The statute, Section 55-6 of the 1952 Code, makes it a misdemeanor "for any person, being lawfully confined in any prison or upon the public works of any county or while in the custody of any superintendent, guard or officer, to escape therefrom." When appellant escaped he was serving the sentences imposed by Judge Lewis on two indictments to which he had pleaded guilty. Although Judge Griffith later held that these sentences were void, he did not discharge appellant or hold that he was entitled to be discharged but directed that he be resentenced. He then stood in the position of a defendant who had pleaded guilty and was awaiting sentence.

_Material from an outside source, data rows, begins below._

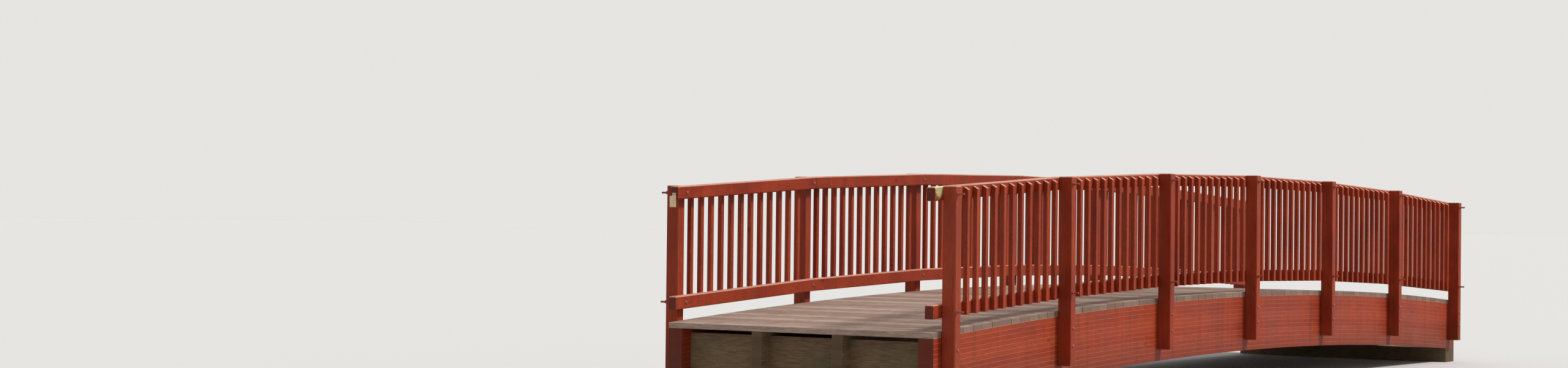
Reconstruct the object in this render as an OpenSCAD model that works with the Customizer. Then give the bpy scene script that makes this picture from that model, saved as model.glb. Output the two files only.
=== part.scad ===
// Timber footbridge on cambered laminated girders, with a plank deck and a baluster railing on each side.
// X runs along the bridge, Y across it and Z up. The origin is on the ground, at the middle of the bridge.

/* [Span] */
// Distance between post centres along the bridge
bay_l = 1829; // [1500:1:2100]
// Rise of the deck's curve from the end posts to the middle
camber = 190; // [80:1:320]
// Length of deck and girders past the end posts' centres
end_over = 155; // [120:1:300]
// Width of the deck, which is the distance between the inner faces of the two rows of posts
deck_w = 2438; // [1800:1:3000]

/* [Girders] */
// Thickness of an outer girder
girder_w = 130; // [100:1:180]
// Depth of every girder, square to the curve
girder_d = 495; // [400:1:600]
// Thickness of an inner girder
inner_girder_w = 90; // [60:1:130]
// Distance of an inner girder's centre from the middle of the deck
inner_girder_y = 370; // [250:1:450]

/* [Blocking] */
// Thickness of a block between two girders, along the bridge
block_t = 64; // [38:1:90]
// Height of a block
block_d = 300; // [200:1:320]
// Distance from the girders' top down to a block
block_drop = 45; // [0:1:70]

/* [Sills] */
// Width of a bearing sill, along the bridge
sill_w = 250; // [180:1:320]
// Height of a bearing sill
sill_h = 150; // [80:1:250]

/* [Deck] */
// Thickness of a deck plank
plank_t = 44; // [30:1:60]
// Width of a deck plank
plank_w = 140; // [90:1:200]
// Smallest gap between two planks
plank_gap = 7; // [3:1:15]

/* [Posts] */
// Size of a post along the bridge
post_l = 81; // [60:1:120]
// Size of a post across the bridge
post_w = 118; // [80:1:150]
// Height of a post's foot above the girder's lower edge
post_foot = 100; // [30:1:200]

/* [Rails] */
// Height of the top rail's upper face above the deck
rail_top = 1067; // [900:1:1200]
// Height of the lower rail's underside above the deck
rail_low = 98; // [60:1:150]
// Height of a rail's section
rail_h = 97; // [70:1:120]
// Thickness of a rail, across the bridge
rail_w = 74; // [50:1:95]
// Gap between two lengths of rail where they meet on a post
rail_joint = 3; // [1:0.5:6]
// Length of the top rail past the end posts' centres
top_rail_over = 148; // [80:1:200]
// Length of the lower rail past the end posts' centres
low_rail_over = 160; // [80:1:200]

/* [Balusters] */
// Side of a square baluster
baluster_s = 38; // [30:1:50]
// Clear gap between two balusters
baluster_gap = 101.6; // [80:0.1:110]
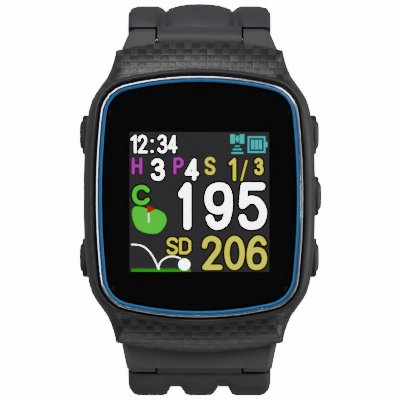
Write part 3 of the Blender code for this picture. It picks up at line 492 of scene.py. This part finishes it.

Appellant was in lawful custody when he escaped and the sentence for this offense is valid. In Tann v. Commonwealth, 190 Va. 154, 56 S.E.2d 47, 49, the Court said:
"A prisoner in a penal institution under commitment by a court of competent jurisdiction may not defy his guards and run away. Attempts to escape from such institutions are forbidden to all inmates. If they consider their confinement improper they are bound to take other means to test the question.
* * *
"When a prisoner is held in legal custody and commits an escape, the crime itself does not depend upon whether he would have been adjudged guilty or innocent of the original offense had the proper procedure for appeal been followed. Under the same conditions, and for the same reasons, the crime does not depend upon whether it may or may not be determined in a future habeas corpus proceeding that his original conviction was void for defects in the judgment of conviction by a court of competent jurisdiction."
Also, see Bayless v. United States, 9 Cir., 141 F.2d 578; State v. Fain, 250 N.C. 117, 108 S.E.2d 68.
The order of the Court below refusing to discharge appellant is affirmed.
STUKES, C.J., and TAYLOR, LEGGE and MOSS, JJ., concur.